El entrenamiento incluía también la enseñanza de cierto nivel interpretativo con el que fueran capaces de emocionar o enamorar a los espectadores y, en especial, a las seis vestales que decidían el veredicto en el anfiteatro. Elegantes movimientos que no requiriesen mucho esfuerzo eran enseñados a los gladiadores para ahorrar energía al tiempo que reproducían un combate espléndido. La sangrienta estética de estos espectáculos enganchaba al público y convertían al gladiador en una estrella, con un contrato más caro, por la que se peleaban los editores. Pero la preparación iba más allá de los movimientos, los gladiadores se hallaban desde el momento en que eran vendidos al lanista bajo una presión exacerbada ante la cual era necesario una preparación mental.

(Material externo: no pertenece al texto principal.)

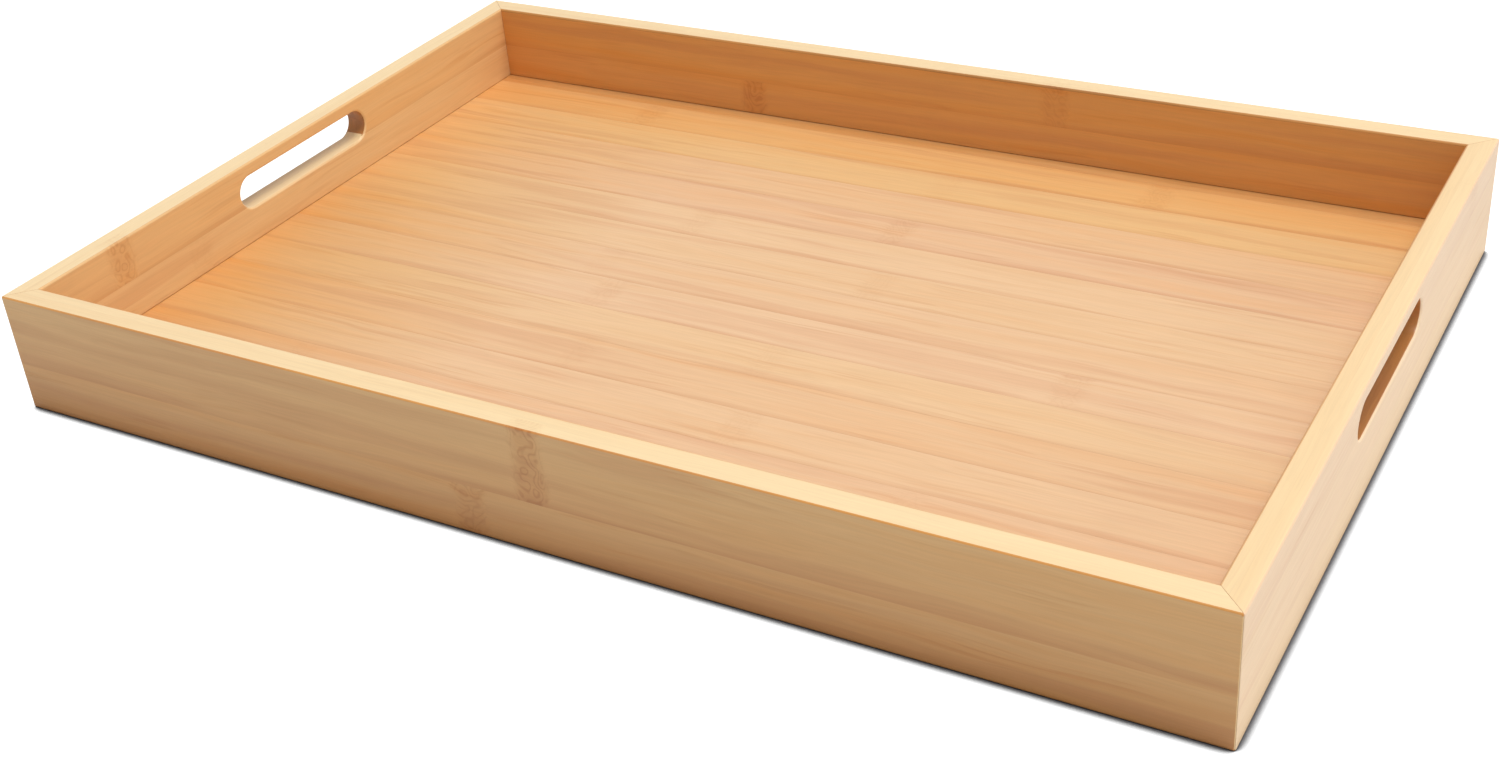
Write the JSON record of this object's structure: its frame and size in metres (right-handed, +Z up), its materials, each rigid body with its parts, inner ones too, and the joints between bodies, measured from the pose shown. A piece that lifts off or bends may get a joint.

Al ser clasificados según sus aptitudes eran destinados a distintas familiaes que entrenaban juntas. En estas circunstancias no es de extrañar que se forjasen fuertes vínculos afectivos quebrados en ocasiones por enfrentamientos en la arena. R. Auguet señala que los gladiadores estaban preparados tanto para luchar como para entregarse a una muerte que podía llegar en cualquier momento. Desde que pisaban la arena, la vida de estos individuos quedaba en manos de su señor y el público, algo admirado por el pueblo romano y que dotaba de honor a su familia gladiatoria. Decía Cicerón que el pueblo odiaba a aquellos gladiadores que suplicaban por su vida. Sin embargo, no valía únicamente la resignación, un gladiador debía morir con ahínco, evitando taparse la cara con las manos o forcejear con su verdugo. De hecho, en caso de ser necesario debía incluso dirigir contra sí mismo la espada del vencedor para finalmente y, como decía Cicerón, “morir con todo el cuerpo”. Así, tras el casco de hierro, que apenas descubría la cara, moría entonces con una ovación el hombre que había detrás del gladiador.